Mining will begin by the early fall at up to 700-tonnes-per day; that number may grow once the 200-metre level is reached, where grades of 1.5 per cent and above are located.

Both the Hart and McWatters mines are due to come online long before Liberty's former-producing Redstone Mine, which turned out 103,570 tonnes between May 2007 and its shutdown in October 2008.

The cost per tonne of nickel at Redstone sits "at best" at $5.50 per pound, making the project less economical at current nickel prices. However, the project is expected to become more economically viable as the price of nickel rises.

A closer, more thorough look will be taken at Redstone in 2010 once the Hart Mine is fully operational.

Though Redstone has a resource of 315,000 tonnes at an average grade of two per cent, not all of it can be mined without the proper material to ensure the stability of the rock structure.
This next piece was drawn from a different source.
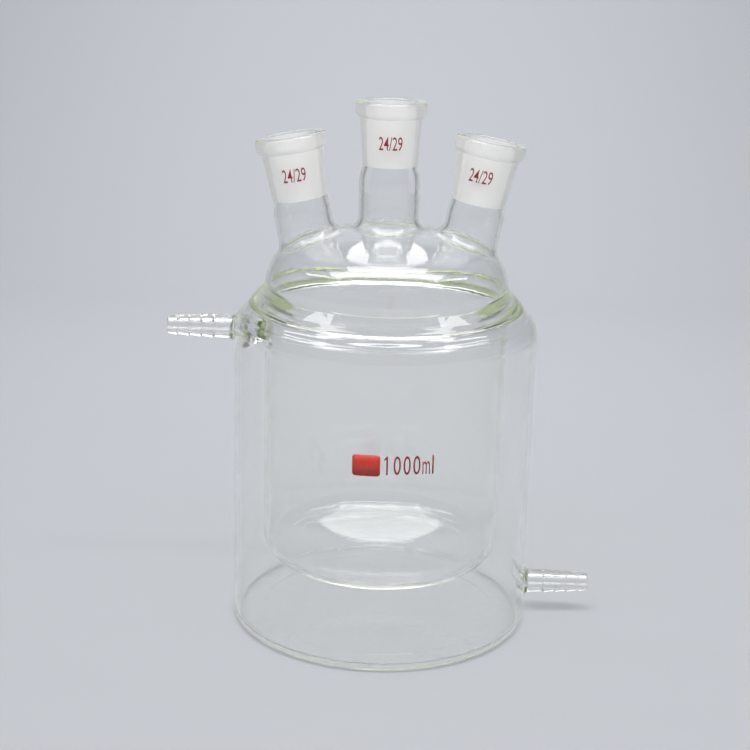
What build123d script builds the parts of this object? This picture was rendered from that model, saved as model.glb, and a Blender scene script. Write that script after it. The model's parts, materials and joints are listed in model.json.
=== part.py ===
from build123d import *
from math import acos, asin, cos, degrees, radians, sin, tan
import os

# Jacketed three neck flask, blown and fused from borosilicate glass: one piece of glass.
# Millimetres. +Z is up, the origin is the centre of the foot, and the necks and the hose
# tails lie in the XZ plane.

# ---- jacket: the outer cylinder round the vessel, standing on its flat floor ----
water_gap = 11.9
jacket_wall = 2.6
floor_thickness = 3.0
foot_edge_radius = 3.8
floor_corner_radius = 2.2
shoulder_corner_height = 149.6
shoulder_slope = 50.0
shoulder_radius = 11.0

# ---- vessel: the inner cylinder with its dished bottom and domed top ----
vessel_od = 115.0
vessel_wall = 2.3
vessel_bottom_height = 24.0
vessel_dish_radius = 150.0
vessel_corner_radius = 13.0
dome_crown_radius = 120.0
dome_knuckle_radius = 21.5

# ---- ring seal: where the jacket is fused to the vessel ----
seal_outside_radius = 7.3
seal_inside_radius = 3.6

# ---- ground sockets, size 24/29: 24 mm wide at the mouth, 29 mm long, taper 1 in 10 ----
socket_mouth_diameter = 24.0
socket_ground_length = 29.0
socket_taper = 0.1
socket_mouth_wall = 2.7
socket_end_wall = 2.1
mouth_edge_radius = 0.7
bead_od = 33.0
bead_height = 5.6
bead_underside_height = 2.0
bead_edge_radius = 1.4
bead_underside_radius = 1.2

# ---- necks: each carries a socket ----
centre_rim_rise = 57.6
centre_neck_od = 28.5
side_neck_od = 26.8
neck_wall = 2.2
side_rim_rise = 69.3
side_rim_inset = 10.9
side_neck_tilt = 10.0
waist_length = 5.5
waist_radius = 12.0
gap_between_roots = 0.3

# ---- hose tails: water goes in low on the right and out high on the left ----
tail_length = 32.0
upper_tail_drop = 5.3
lower_tail_height = 17.4
tail_large_diameter = 11.2
tail_tip_diameter = 8.2
tail_bore_diameter = 5.0
tail_root_radius = 3.6
tail_bore_root_radius = 2.6
tail_root_land = 1.0
tail_ring_count = 4
tail_ring_rise = 0.45
tail_ring_step = 0.6
tail_end_land = 4.5
tail_edge_radius = 0.7

# ---- places that follow from the sizes above ----
vessel_radius = vessel_od / 2
vessel_bore_radius = vessel_radius - vessel_wall
jacket_bore_radius = vessel_radius + water_gap
jacket_radius = jacket_bore_radius + jacket_wall
shoulder_rise = tan(radians(shoulder_slope))
shoulder_drop = jacket_wall / cos(radians(shoulder_slope))
seal_height = shoulder_corner_height + (jacket_radius - vessel_radius) * shoulder_rise

corner_reach = vessel_radius - vessel_corner_radius
dish_to_corner = vessel_dish_radius - vessel_corner_radius
dish_angle = degrees(asin(corner_reach / dish_to_corner))
dish_centre_height = vessel_bottom_height + vessel_dish_radius
vessel_corner_height = dish_centre_height - dish_to_corner * cos(radians(dish_angle))

knuckle_reach = vessel_radius - dome_knuckle_radius
crown_to_knuckle = dome_crown_radius - dome_knuckle_radius
knuckle_angle = degrees(acos(knuckle_reach / crown_to_knuckle))
crown_centre_height = seal_height - crown_to_knuckle * sin(radians(knuckle_angle))
dome_top_height = crown_centre_height + dome_crown_radius

socket_mouth_radius = socket_mouth_diameter / 2
socket_end_depth = mouth_edge_radius + socket_ground_length
socket_end_radius = socket_mouth_radius - socket_ground_length * socket_taper / 2
neck_tube_depth = socket_end_depth + waist_length
overall_height = dome_top_height + centre_rim_rise
side_rim_reach = vessel_radius - side_rim_inset
side_rim_height = seal_height + side_rim_rise

# the blends at the foot of the necks fill the gap between them
side_neck_lean = tan(radians(side_neck_tilt)) * (side_rim_height - dome_top_height)
side_tube_half_width = side_neck_od / 2 / cos(radians(side_neck_tilt))
neck_gap = side_rim_reach - side_neck_lean - side_tube_half_width - centre_neck_od / 2
neck_root_radius = (neck_gap - gap_between_roots) / 2

tail_large_radius = tail_large_diameter / 2
tail_tip_radius = tail_tip_diameter / 2
tail_bore_radius = tail_bore_diameter / 2
tail_reach = jacket_radius + tail_length
upper_tail_height = shoulder_corner_height - upper_tail_drop
cut_past = 2.0


def dome_curve(inset):
    """Draw the dome from its edge to its top: a knuckle arc, then a flatter crown arc."""
    knuckle_centre = (knuckle_reach, seal_height)
    crown_centre = (0, crown_centre_height)
    CenterArc(knuckle_centre, dome_knuckle_radius - inset, 0, knuckle_angle)
    CenterArc(crown_centre, dome_crown_radius - inset, knuckle_angle, 90 - knuckle_angle)


def bottom_curve(inset):
    """Draw the vessel's bottom from its middle to its wall: a shallow dish, then a corner arc."""
    corner_centre = (corner_reach, vessel_corner_height)
    dish_centre = (0, dish_centre_height)
    CenterArc(dish_centre, vessel_dish_radius - inset, -90, dish_angle)
    CenterArc(corner_centre, vessel_corner_radius - inset, dish_angle - 90, 90 - dish_angle)


def round_corner(outline, corner, radius):
    """Round the corner of a flat outline that lies at (across, up)."""
    nearest = outline.vertices().sort_by_distance(Vector(*corner))[0]
    fillet(nearest, radius=radius)


def round_mouth(radius, height, edge_radius):
    """Draw the rounded edge of a bore's mouth, from the flat rim round into the bore."""
    CenterArc((radius + edge_radius, height - edge_radius), edge_radius, 90, 90)


def neck_plane(reach, height, tilt):
    """Plane through a neck's axis: across is its radius, up is its axis, 0 is its rim."""
    lean = radians(tilt)
    return Plane(origin=(reach, 0, height), x_dir=(cos(lean), 0, -sin(lean)), z_dir=(0, -1, 0))


def neck_foot(plane):
    """Place on a neck's own axis where it is at the height of the ring seal."""
    return (seal_height - plane.origin.Z) / plane.y_dir.Z


def tail_plane(side, height):
    """Plane through a hose tail's axis: across is its radius, up is the way out."""
    return Plane(origin=(0, 0, height), x_dir=(0, 0, 1), z_dir=(0, side, 0))


def turn(outline, plane):
    """Turn a flat outline about the up axis of its plane, to add it to the part in hand."""
    revolve(outline, axis=Axis(plane.origin, plane.y_dir))


body_plane = Plane.YZ
necks = [
    (neck_plane(0, overall_height, 0), centre_neck_od),
    (neck_plane(-side_rim_reach, side_rim_height, -side_neck_tilt), side_neck_od),
    (neck_plane(side_rim_reach, side_rim_height, side_neck_tilt), side_neck_od),
]
tails = [tail_plane(-1, upper_tail_height), tail_plane(1, lower_tail_height)]


def body_outside():
    """Outline of the outside: jacket, sloping shoulder, ring seal and dome."""
    foot = (jacket_radius, 0)
    shoulder = (jacket_radius, shoulder_corner_height)
    seal = (vessel_radius, seal_height)
    with BuildSketch(body_plane) as outline:
        with BuildLine():
            Polyline((0, 0), foot, shoulder, seal)
            dome_curve(0)
            Line((0, dome_top_height), (0, 0))
        make_face()
        round_corner(outline, foot, foot_edge_radius)
        round_corner(outline, shoulder, shoulder_radius)
        round_corner(outline, seal, seal_outside_radius)
    return outline.sketch


def vessel_inside():
    """Outline of the space in the vessel, up to the inside of its dome."""
    with BuildSketch(body_plane) as outline:
        with BuildLine():
            bottom_curve(vessel_wall)
            Line((vessel_bore_radius, vessel_corner_height), (vessel_bore_radius, seal_height))
            dome_curve(vessel_wall)
            Line((0, dome_top_height - vessel_wall), (0, vessel_bottom_height + vessel_wall))
        make_face()
    return outline.sketch


def water_inside():
    """Outline of the water space, between the jacket and the vessel and under the vessel."""
    floor_corner = (jacket_bore_radius, floor_thickness)
    shoulder_inset = jacket_wall * shoulder_rise
    shoulder = (jacket_bore_radius, shoulder_corner_height + shoulder_inset - shoulder_drop)
    seal = (vessel_radius, seal_height - shoulder_drop)
    with BuildSketch(body_plane) as outline:
        with BuildLine():
            Polyline(
                (0, vessel_bottom_height),
                (0, floor_thickness),
                floor_corner,
                shoulder,
                seal,
                (vessel_radius, vessel_corner_height),
            )
            bottom_curve(0)
        make_face()
        round_corner(outline, floor_corner, floor_corner_radius)
        round_corner(outline, shoulder, shoulder_radius - jacket_wall)
        round_corner(outline, seal, seal_inside_radius)
    return outline.sketch


def neck_outside(plane, tube_od):
    """Outline of a neck: bead, tapered socket, waist and tube, as if it were solid."""
    bead_radius = bead_od / 2
    tube_radius = tube_od / 2
    underside = -(bead_height + bead_underside_height)
    socket_top = socket_mouth_radius + underside * socket_taper / 2 + socket_mouth_wall
    socket_end = socket_end_radius + socket_end_wall
    with BuildSketch(plane) as outline:
        with BuildLine():
            Polyline(
                (0, 0),
                (bead_radius, 0),
                (bead_radius, -bead_height),
                (socket_top, underside),
                (socket_end, -socket_end_depth),
                (tube_radius, -neck_tube_depth),
                (tube_radius, neck_foot(plane)),
                (0, neck_foot(plane)),
                close=True,
            )
        make_face()
        round_corner(outline, (bead_radius, 0), bead_edge_radius)
        round_corner(outline, (bead_radius, -bead_height), bead_edge_radius)
        round_corner(outline, (socket_top, underside), bead_underside_radius)
        round_corner(outline, (socket_end, -socket_end_depth), waist_radius)
        round_corner(outline, (tube_radius, -neck_tube_depth), waist_radius)
    return outline.sketch


def neck_inside(plane, tube_od):
    """Outline of a neck's bore: ground cone, then the tube that opens into the vessel."""
    bore_radius = tube_od / 2 - neck_wall
    flare_radius = socket_mouth_radius + mouth_edge_radius
    with BuildSketch(plane) as outline:
        with BuildLine():
            Polyline((0, cut_past), (flare_radius, cut_past), (flare_radius, 0))
            round_mouth(socket_mouth_radius, 0, mouth_edge_radius)
            Polyline(
                (socket_mouth_radius, -mouth_edge_radius),
                (socket_end_radius, -socket_end_depth),
                (bore_radius, -neck_tube_depth),
                (bore_radius, neck_foot(plane)),
                (0, neck_foot(plane)),
                (0, cut_past),
            )
        make_face()
        round_corner(outline, (bore_radius, -neck_tube_depth), waist_radius)
    return outline.sketch


def tail_outside(plane):
    """Outline of a hose tail: a taper with low rings and a round tip, as if it were solid."""
    taper_start = jacket_radius + tail_root_radius + tail_root_land
    taper_length = tail_reach - taper_start
    taper = (tail_large_radius - tail_tip_radius) / taper_length
    ring_pitch = (taper_length - tail_end_land) / tail_ring_count
    rings = []
    for ring in reversed(range(tail_ring_count)):
        crest = tail_reach - tail_end_land - ring * ring_pitch
        foot = crest - tail_ring_step
        rings.append((tail_large_radius - (foot - taper_start) * taper, foot))
        rings.append((tail_large_radius - (crest - taper_start) * taper + tail_ring_rise, crest))
    with BuildSketch(plane) as outline:
        with BuildLine():
            Polyline(
                (0, vessel_radius),
                (tail_large_radius, vessel_radius),
                (tail_large_radius, taper_start),
                *rings,
                (tail_tip_radius, tail_reach),
                (0, tail_reach),
                close=True,
            )
        make_face()
        round_corner(outline, (tail_tip_radius, tail_reach), tail_edge_radius)
    return outline.sketch


def tail_inside(plane):
    """Outline of a hose tail's bore, from the water space to its tip."""
    flare_radius = tail_bore_radius + tail_edge_radius
    past_tip = tail_reach + cut_past
    bore_start = jacket_bore_radius - cut_past
    with BuildSketch(plane) as outline:
        with BuildLine():
            Polyline((0, past_tip), (flare_radius, past_tip), (flare_radius, tail_reach))
            round_mouth(tail_bore_radius, tail_reach, tail_edge_radius)
            Polyline(
                (tail_bore_radius, tail_reach - tail_edge_radius),
                (tail_bore_radius, bore_start),
                (0, bore_start),
                (0, past_tip),
            )
        make_face()
    return outline.sketch


# ---- the space in the vessel, with the three bores blended into it ----
with BuildPart() as vessel_space:
    turn(vessel_inside(), body_plane)
    for plane, tube_od in necks:
        turn(neck_inside(plane, tube_od), plane)
        fillet(vessel_space.edges(Select.NEW), radius=neck_root_radius + neck_wall)

# ---- the water space, with the bores of the two hose tails blended into it ----
with BuildPart() as water_space:
    turn(water_inside(), body_plane)
    for plane in tails:
        turn(tail_inside(plane), plane)
        fillet(water_space.edges(Select.NEW), radius=tail_bore_root_radius)

# ---- the glass: the outside less the two spaces ----
with BuildPart() as flask:
    turn(body_outside(), body_plane)
    for plane, tube_od in necks:
        turn(neck_outside(plane, tube_od), plane)
        fillet(flask.edges(Select.NEW), radius=neck_root_radius)
    for plane in tails:
        turn(tail_outside(plane), plane)
        fillet(flask.edges(Select.NEW), radius=tail_root_radius)
    add(vessel_space.part, mode=Mode.SUBTRACT)
    add(water_space.part, mode=Mode.SUBTRACT)

flask.part.label = "flask"
os.makedirs("parts", exist_ok=True)
export_step(flask.part, "parts/flask.step")
print("flask volume, ml of glass:", round(flask.part.volume / 1000, 1))
print("vessel space, ml:", round(vessel_space.part.volume / 1000))
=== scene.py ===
import json
from math import acos, asin, atan2, ceil, cos, hypot, pi, radians, sin, sqrt, tan

import bmesh
import bpy
from mathutils import Matrix, Vector


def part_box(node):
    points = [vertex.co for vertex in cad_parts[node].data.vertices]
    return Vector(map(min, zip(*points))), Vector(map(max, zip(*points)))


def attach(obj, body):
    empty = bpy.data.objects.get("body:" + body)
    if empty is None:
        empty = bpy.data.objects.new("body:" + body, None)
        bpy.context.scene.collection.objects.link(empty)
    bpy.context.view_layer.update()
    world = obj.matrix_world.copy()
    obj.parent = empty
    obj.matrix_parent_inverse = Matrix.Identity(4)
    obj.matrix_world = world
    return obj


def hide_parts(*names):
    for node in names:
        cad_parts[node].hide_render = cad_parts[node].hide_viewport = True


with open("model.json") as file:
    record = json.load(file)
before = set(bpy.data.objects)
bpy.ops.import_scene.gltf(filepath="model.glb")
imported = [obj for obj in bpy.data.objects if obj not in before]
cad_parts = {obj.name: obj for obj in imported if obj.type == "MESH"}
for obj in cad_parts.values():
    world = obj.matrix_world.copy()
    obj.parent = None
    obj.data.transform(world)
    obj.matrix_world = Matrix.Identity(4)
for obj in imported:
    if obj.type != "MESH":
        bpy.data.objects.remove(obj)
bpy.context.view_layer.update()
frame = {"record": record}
mm = 0.001

# ---------------------------------------------------------------------------------------
# Sizes, in metres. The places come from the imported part: its box and its mounts.
# ---------------------------------------------------------------------------------------
high_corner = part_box("flask")[1]
mounts = {mount["name"]: mount for mount in frame["record"]["mounts"]}

# The print lies on the glass and inside the part's box, so the jacket is that much smaller.
print_room = 0.03 * mm
jacket_radius = high_corner.y - print_room

# jacket
water_gap = 11.9 * mm
jacket_wall = 2.6 * mm
floor_thickness = 3.0 * mm
foot_edge_radius = 3.8 * mm
floor_corner_radius = 2.2 * mm
shoulder_corner_height = 149.6 * mm
shoulder_slope = radians(50)
shoulder_radius = 11.0 * mm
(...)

To that end, company officials are considering the construction of a paste plant on site. Mine tailings would be mixed with sand and cement as a sort of weak concrete, which is then pumped into the stopes. This would also reduce the need for a larger tailings facility, "killing two birds with one stone."

Construction costs for this type facility typically range from several hundred thousand dollars to a few million, though Liberty's plant will likely cost $500,000.

Some of this work is being made possible through the company's new owners.

With debt financing falling through, a loan coming due in October and a variety of expenses, Liberty Mines arranged a $30-million financing with China's Jilin Jien Nickel Industry Company Ltd. in April 2009. The move gave Jilin Jien a 51 per cent stake in Liberty.

The spectre of foreign ownership fails to faze Nash, who says Jilin Jien deserves a lot of credit and respect for stepping in where others would not.

"There were 14 Canadian companies sitting in the woodworks, just waiting to take a piece of Liberty apart in receivership," says Nash. "Rather than step up to the plate and work with us to solve our problem, they just stood there like vultures. Everybody says, 'Now you have a foreign country that owns half your company,' but half of everything is better than 100 per cent of nothing."